#### [PROBLEM TO SOLVE]
Reproduce only the lines from the one containing "spindle = box(xh" through the one containing "return m, nt, b", exactly as written and with both ends included.

• • • • •

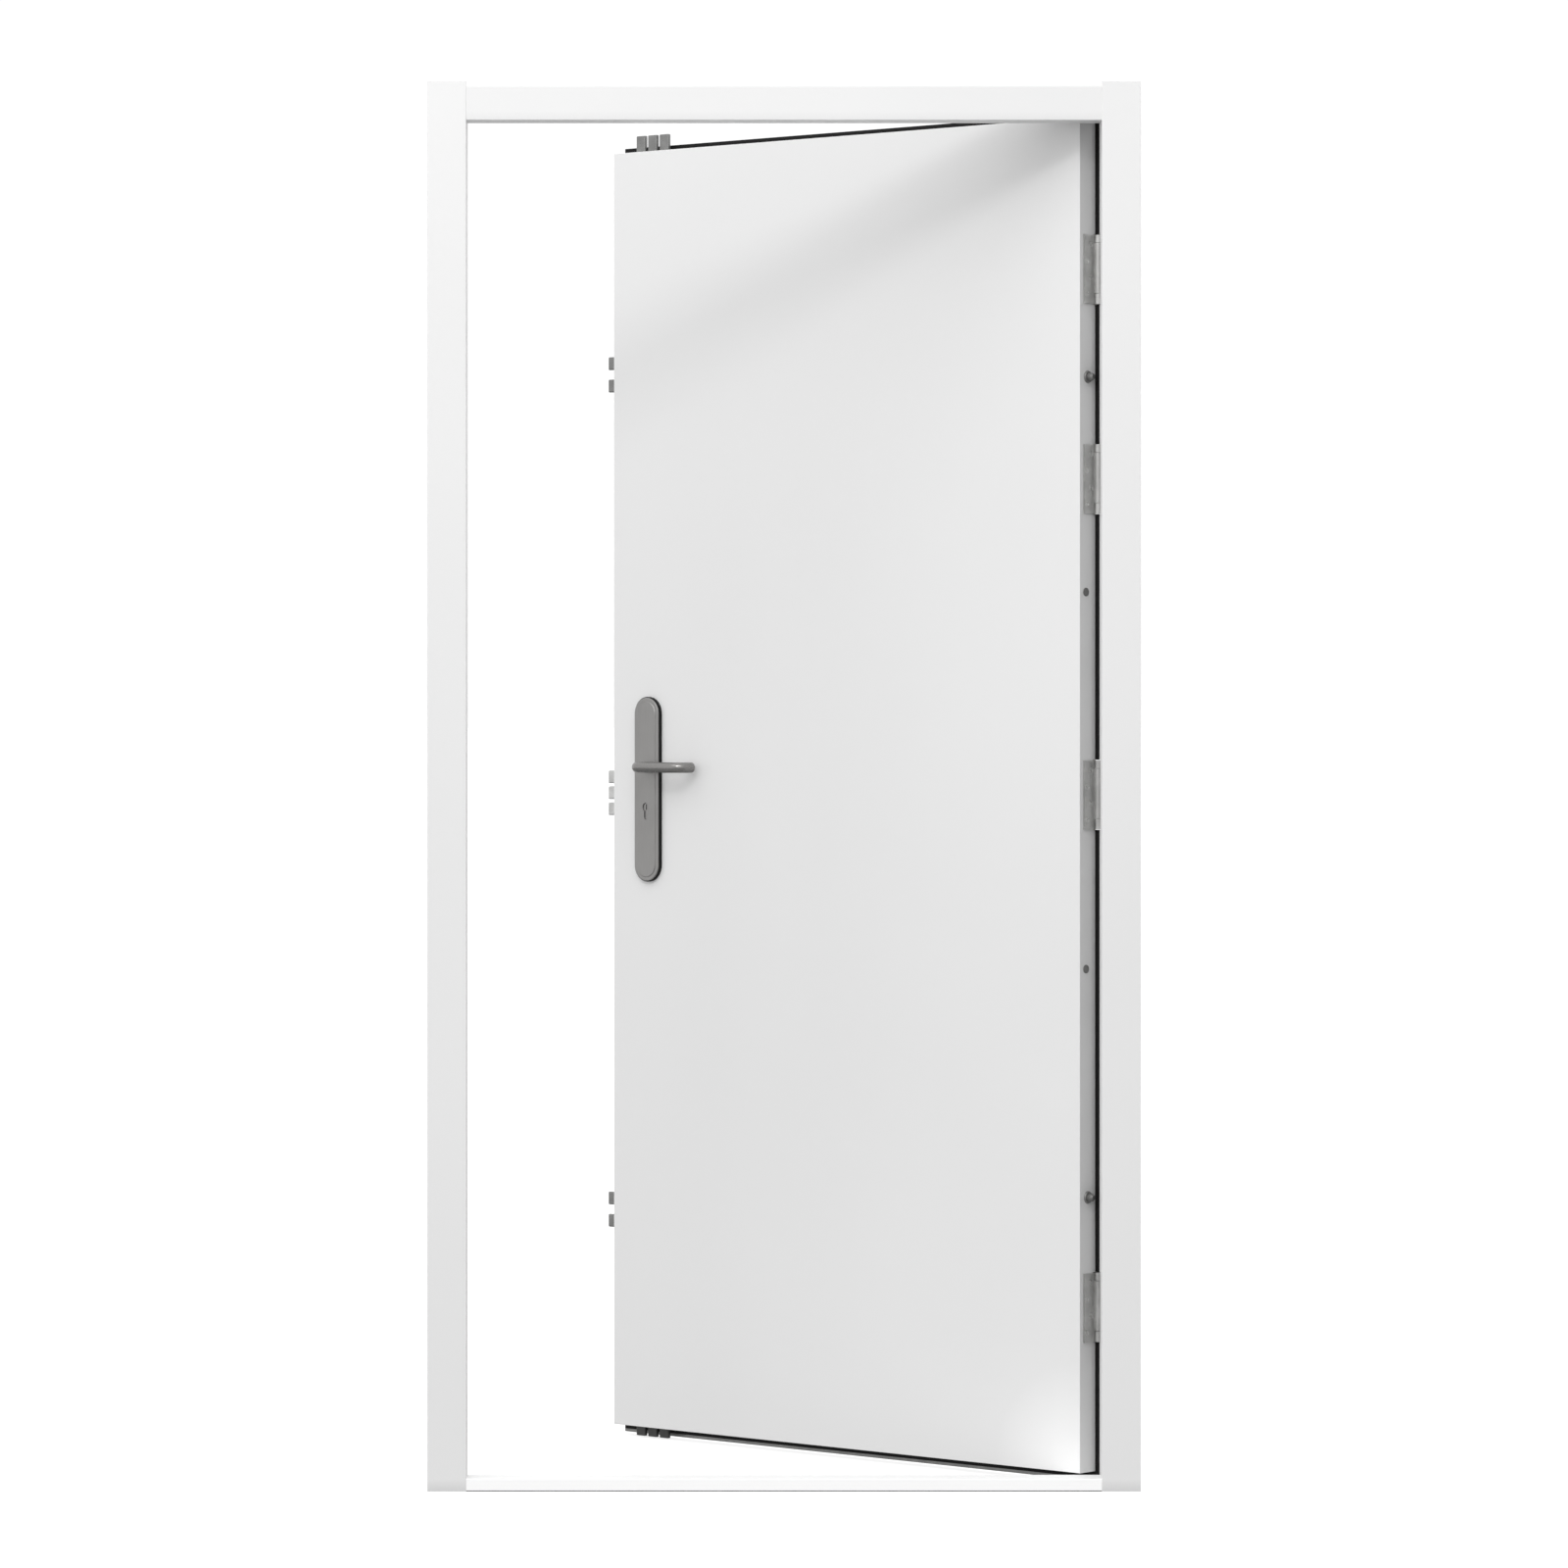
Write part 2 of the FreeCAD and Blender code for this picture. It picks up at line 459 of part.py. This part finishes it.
PROUD = BASE_T + COVER_T + FIELD_T
for side, yf, s in (("outer", YL, -1), ("inner", YL + LEAF_T, 1)):
    base = Part.Face(stadium(PLATE_W, PLATE_H, yf, PLATE_C, xh)).extrude(V(0, s * BASE_T, 0))
    cover = Part.Face(stadium(PLATE_W - 2 * COVER_IN, PLATE_H - 2 * COVER_IN, yf + s * BASE_T, PLATE_C, xh)).extrude(V(0, s * COVER_T, 0))
    y_top = yf + s * (BASE_T + COVER_T)
    es = [e for e in cover.Edges if all(abs(v.Point.y - y_top) < 1e-6 for v in e.Vertexes)]
    cover = cover.makeFillet(1.2, es)
    field = Part.Face(stadium(PLATE_W - 2 * FIELD_IN, PLATE_H - 2 * FIELD_IN, y_top - s * 0.5, PLATE_C, xh)).extrude(V(0, s * (FIELD_T + 0.5), 0))
    y_f = y_top + s * FIELD_T
    es = [e for e in field.Edges if all(abs(v.Point.y - y_f) < 1e-6 for v in e.Vertexes)]
    field = field.makeChamfer(1.0, es)
    cover = cover.fuse(field).removeSplitter()
    hole = keyhole(xh, CYL_Z, min(yf, yf + s * 20) - 5, max(yf, yf + s * 20) + 5, 0.25)
    base = base.cut(hole).cut(cyl(11.0, 40, (xh, yf - 20, LEVER_Z), (0, 1, 0)))
    cover = cover.cut(hole).cut(cyl(6.5, 40, (xh, yf - 20, LEVER_Z), (0, 1, 0)))
    save("%s_plate_base" % side, base, True)
    save("%s_handle_plate" % side, cover, True)
    wire, start = lever_path(yf, s)
    circ = Part.Wire([Part.Circle(start, V(0, 1, 0), LEVER_R).toShape()])
    arm = wire.makePipeShell([circ], True, True)
    hub = cyl(6.0, 6.0, (xh, start.y, LEVER_Z), (0, -s, 0))
    arm = arm.fuse(hub).removeSplitter()
    arm = arm.cut(box(xh - 4, xh + 4, YL - 12, YL + LEAF_T + 12, LEVER_Z - 4, LEVER_Z + 4))
    save("%s_lever" % side, arm, True)

spindle = box(xh - 4, xh + 4, YL - 12, YL + LEAF_T + 12, LEVER_Z - 4, LEVER_Z + 4)
save("spindle", spindle, True)

SUNK = 1.8               # the insert's face below the plate's field
barrel = keyhole(xh, CYL_Z, YL - PROUD + SUNK, YL + LEAF_T + PROUD - SUNK)
for yk, s in ((YL - PROUD + SUNK, 1), (YL + LEAF_T + PROUD - SUNK, -1)):
    a, b = sorted((yk - s, yk + s * 3.0))
    barrel = barrel.cut(box(xh - 0.9, xh + 0.9, a, b, CYL_Z - 4.2, CYL_Z + 4.2))
save("lock_cylinder", barrel, True)

if __name__ == "__main__":
    for n in sorted(made):
        bb = made[n].BoundBox
        print("%-24s solids %2d  x %7.1f %7.1f  y %7.1f %7.1f  z %7.1f %7.1f" % (
            n, len(made[n].Solids), bb.XMin, bb.XMax, bb.YMin, bb.YMax, bb.ZMin, bb.ZMax))
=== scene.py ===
import math

import bpy
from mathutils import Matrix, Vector

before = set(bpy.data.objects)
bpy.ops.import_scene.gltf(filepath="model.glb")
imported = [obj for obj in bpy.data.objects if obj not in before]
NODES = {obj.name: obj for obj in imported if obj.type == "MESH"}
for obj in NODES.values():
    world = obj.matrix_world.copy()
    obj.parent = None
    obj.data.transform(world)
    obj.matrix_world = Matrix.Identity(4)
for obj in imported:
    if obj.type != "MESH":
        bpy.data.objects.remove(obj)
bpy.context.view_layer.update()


# ------------------------------------------------------------ materials
def new_mat(name, colour, rough, metal=0.0):
    m = bpy.data.materials.new(name)
    m.use_nodes = True
    nt = m.node_tree
    b = nt.nodes["Principled BSDF"]
    b.inputs["Base Color"].default_value = (*colour, 1)
    b.inputs["Roughness"].default_value = rough
    b.inputs["Metallic"].default_value = metal
    return m, nt, b


def link(nt, a, b):
    nt.links.new(a, b)


def noise(nt, scale, detail=2.0, rough=0.5, stretch=None):
    tc = nt.nodes.new("ShaderNodeTexCoord")
    n = nt.nodes.new("ShaderNodeTexNoise")
    n.inputs["Scale"].default_value = scale
    n.inputs["Detail"].default_value = detail
    n.inputs["Roughness"].default_value = rough
    if stretch:
        mp = nt.nodes.new("ShaderNodeMapping")
        mp.inputs["Scale"].default_value = stretch
        link(nt, tc.outputs["Object"], mp.inputs["Vector"])
        link(nt, mp.outputs["Vector"], n.inputs["Vector"])
    else:
        link(nt, tc.outputs["Object"], n.inputs["Vector"])
    return n.outputs["Fac"]


def span(nt, value, lo, hi, a=0.35, b=0.65):
    r = nt.nodes.new("ShaderNodeMapRange")
    r.inputs["From Min"].default_value = a
    r.inputs["From Max"].default_value = b
    r.inputs["To Min"].default_value = lo
    r.inputs["To Max"].default_value = hi
    link(nt, value, r.inputs["Value"])
    return r.outputs["Result"]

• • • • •

#### [EXERCISE ANSWER]
spindle = box(xh - 4, xh + 4, YL - 12, YL + LEAF_T + 12, LEVER_Z - 4, LEVER_Z + 4)
save("spindle", spindle, True)

SUNK = 1.8               # the insert's face below the plate's field
barrel = keyhole(xh, CYL_Z, YL - PROUD + SUNK, YL + LEAF_T + PROUD - SUNK)
for yk, s in ((YL - PROUD + SUNK, 1), (YL + LEAF_T + PROUD - SUNK, -1)):
    a, b = sorted((yk - s, yk + s * 3.0))
    barrel = barrel.cut(box(xh - 0.9, xh + 0.9, a, b, CYL_Z - 4.2, CYL_Z + 4.2))
save("lock_cylinder", barrel, True)

if __name__ == "__main__":
    for n in sorted(made):
        bb = made[n].BoundBox
        print("%-24s solids %2d  x %7.1f %7.1f  y %7.1f %7.1f  z %7.1f %7.1f" % (
            n, len(made[n].Solids), bb.XMin, bb.XMax, bb.YMin, bb.YMax, bb.ZMin, bb.ZMax))
=== scene.py ===
import math

import bpy
from mathutils import Matrix, Vector

before = set(bpy.data.objects)
bpy.ops.import_scene.gltf(filepath="model.glb")
imported = [obj for obj in bpy.data.objects if obj not in before]
NODES = {obj.name: obj for obj in imported if obj.type == "MESH"}
for obj in NODES.values():
    world = obj.matrix_world.copy()
    obj.parent = None
    obj.data.transform(world)
    obj.matrix_world = Matrix.Identity(4)
for obj in imported:
    if obj.type != "MESH":
        bpy.data.objects.remove(obj)
bpy.context.view_layer.update()


# ------------------------------------------------------------ materials
def new_mat(name, colour, rough, metal=0.0):
    m = bpy.data.materials.new(name)
    m.use_nodes = True
    nt = m.node_tree
    b = nt.nodes["Principled BSDF"]
    b.inputs["Base Color"].default_value = (*colour, 1)
    b.inputs["Roughness"].default_value = rough
    b.inputs["Metallic"].default_value = metal
    return m, nt, b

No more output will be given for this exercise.